[DATA SHOWN]
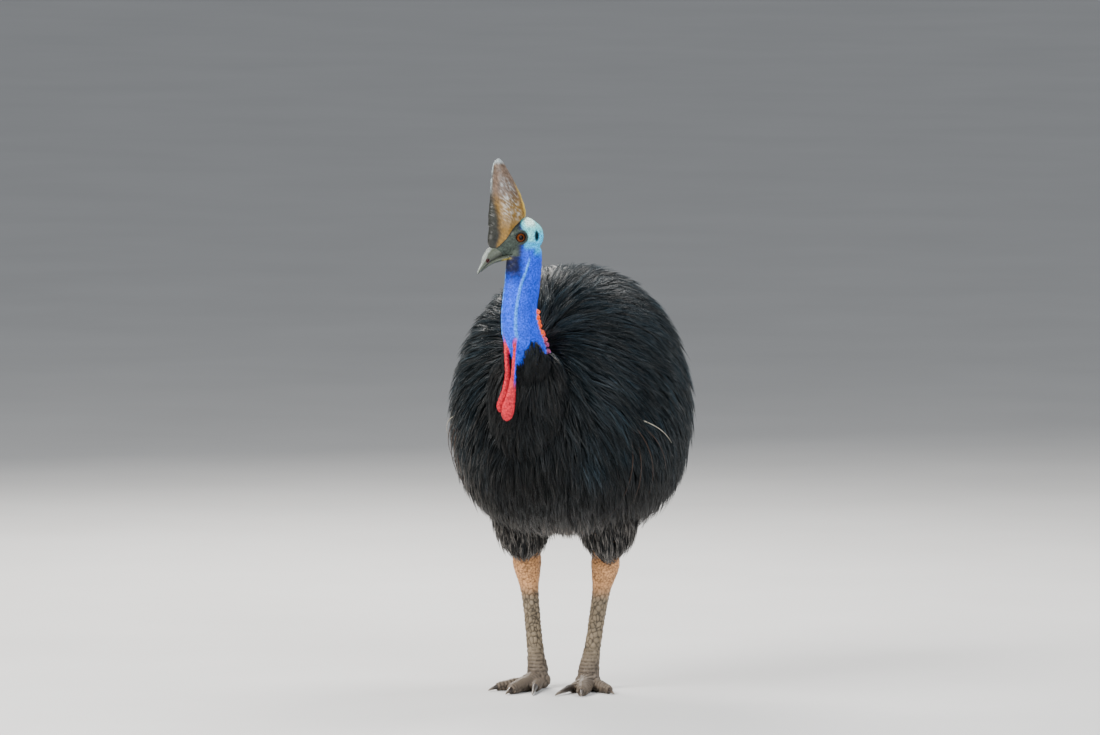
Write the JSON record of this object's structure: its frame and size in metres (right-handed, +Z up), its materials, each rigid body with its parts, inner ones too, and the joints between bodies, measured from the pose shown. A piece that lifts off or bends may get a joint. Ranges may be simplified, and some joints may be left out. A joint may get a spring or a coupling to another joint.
{
  "type": "cassowary figure",
  "caption": "Standing life-size cassowary figure with a tall casque, bare folded neck, hanging wattles, shaggy plumage and three-toed feet.",
  "frame": {"origin": "on the floor, under the middle of the bird's bounding box", "axes": "+X to the bird's left, +Y to its rear, +Z up"},
  "size_m": [0.5982, 0.9504, 1.389],
  "materials": {
    "plumage": "hair-like blue-black feathers with a soft sheen",
    "quill": "smooth horny shafts",
    "blue_skin": "fine-grained wrinkled bare skin, turquoise on the head",
    "wattle_skin": "soft grained red skin",
    "casque_horn": "dull streaked horn",
    "bill_horn": "satin grey-olive horn",
    "eye": "wet brown iris with a black pupil",
    "leg_skin": "scaled and scuffed, ochre at the hocks",
    "claw_horn": "worn dark horn"
  },
  "bodies": {
    "root": {"head": "blue_skin", "casque": "casque_horn", "upper_bill": "bill_horn", "lower_bill": "bill_horn", "eye_left": "eye", "eye_right": "eye", "neck": "blue_skin", "wattle_left": "wattle_skin", "wattle_right": "wattle_skin", "neck_ruff": "plumage", "torso": "plumage", "wing_left": "quill", "wing_right": "quill", "thigh_left": "plumage", "thigh_right": "plumage", "shank_left": "leg_skin", "shank_right": "leg_skin", "foot_left": "leg_skin", "foot_right": "leg_skin", "claw_inner_left": "claw_horn", "claw_middle_left": "claw_horn", "claw_outer_left": "claw_horn", "claw_inner_right": "claw_horn", "claw_middle_right": "claw_horn", "claw_outer_right": "claw_horn"}
  },
  "joints": []
}
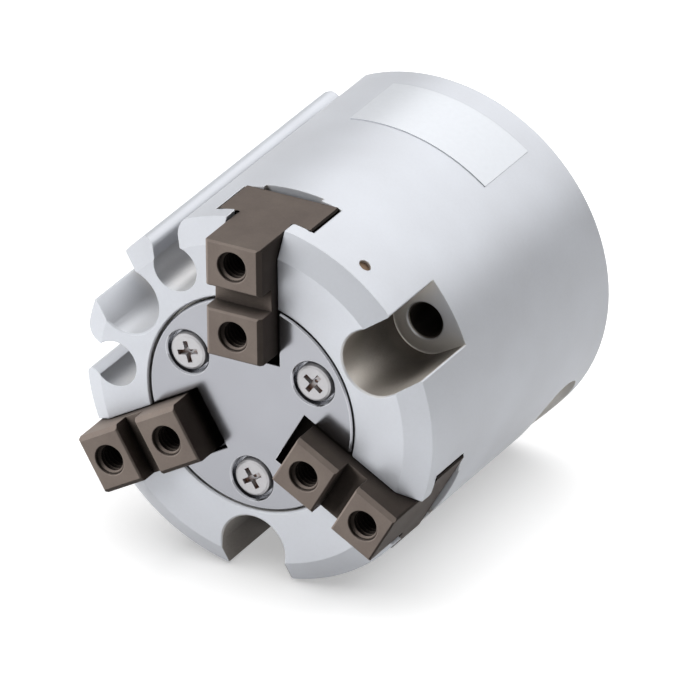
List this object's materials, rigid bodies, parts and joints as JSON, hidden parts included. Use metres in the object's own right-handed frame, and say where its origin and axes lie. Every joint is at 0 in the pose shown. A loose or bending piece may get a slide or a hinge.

[PROBLEM DETAILS] Restate the whole listing exactly, leaving out nothing.

[WORKED ANSWER]
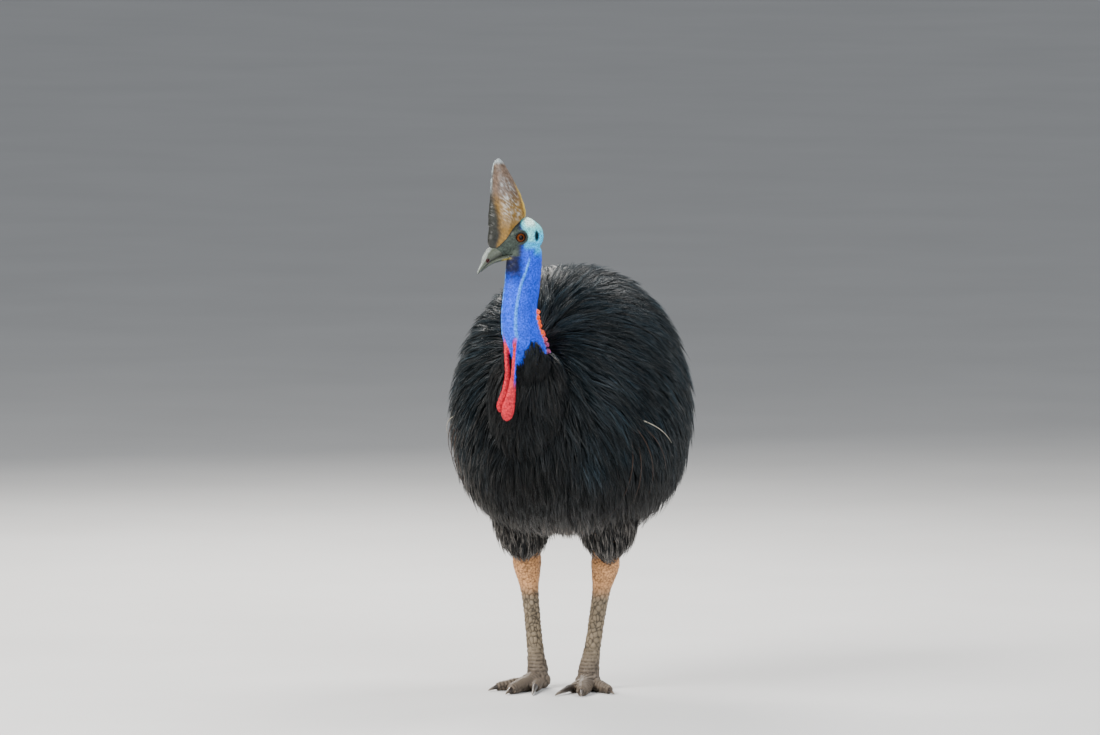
Write the JSON record of this object's structure: its frame and size in metres (right-handed, +Z up), its materials, each rigid body with its parts, inner ones too, and the joints between bodies, measured from the pose shown. A piece that lifts off or bends may get a joint. Ranges may be simplified, and some joints may be left out. A joint may get a spring or a coupling to another joint.
{
  "type": "cassowary figure",
  "caption": "Standing life-size cassowary figure with a tall casque, bare folded neck, hanging wattles, shaggy plumage and three-toed feet.",
  "frame": {"origin": "on the floor, under the middle of the bird's bounding box", "axes": "+X to the bird's left, +Y to its rear, +Z up"},
  "size_m": [0.5982, 0.9504, 1.389],
  "materials": {
    "plumage": "hair-like blue-black feathers with a soft sheen",
    "quill": "smooth horny shafts",
    "blue_skin": "fine-grained wrinkled bare skin, turquoise on the head",
    "wattle_skin": "soft grained red skin",
    "casque_horn": "dull streaked horn",
    "bill_horn": "satin grey-olive horn",
    "eye": "wet brown iris with a black pupil",
    "leg_skin": "scaled and scuffed, ochre at the hocks",
    "claw_horn": "worn dark horn"
  },
  "bodies": {
    "root": {"head": "blue_skin", "casque": "casque_horn", "upper_bill": "bill_horn", "lower_bill": "bill_horn", "eye_left": "eye", "eye_right": "eye", "neck": "blue_skin", "wattle_left": "wattle_skin", "wattle_right": "wattle_skin", "neck_ruff": "plumage", "torso": "plumage", "wing_left": "quill", "wing_right": "quill", "thigh_left": "plumage", "thigh_right": "plumage", "shank_left": "leg_skin", "shank_right": "leg_skin", "foot_left": "leg_skin", "foot_right": "leg_skin", "claw_inner_left": "claw_horn", "claw_middle_left": "claw_horn", "claw_outer_left": "claw_horn", "claw_inner_right": "claw_horn", "claw_middle_right": "claw_horn", "claw_outer_right": "claw_horn"}
  },
  "joints": []
}
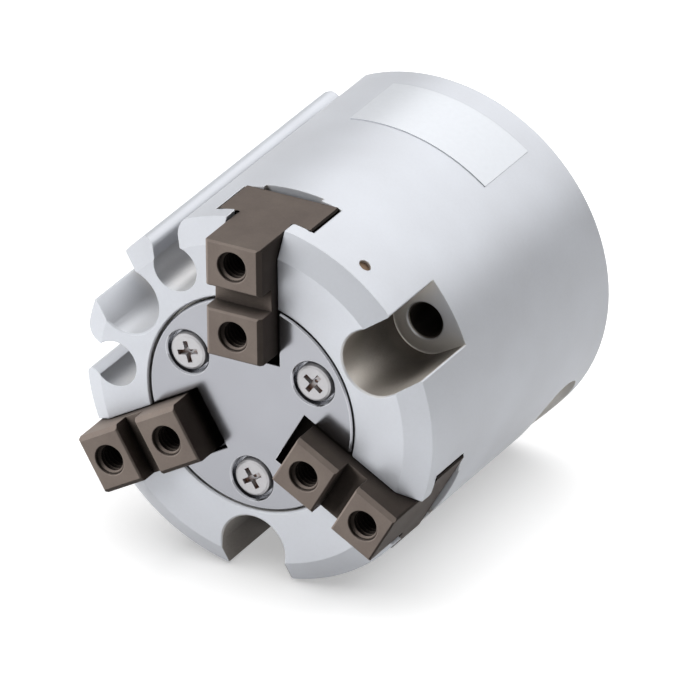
List this object's materials, rigid bodies, parts and joints as JSON, hidden parts included. Use metres in the object's own right-handed frame, and say where its origin and axes lie. Every joint is at 0 in the pose shown. A loose or bending piece may get a slide or a hinge.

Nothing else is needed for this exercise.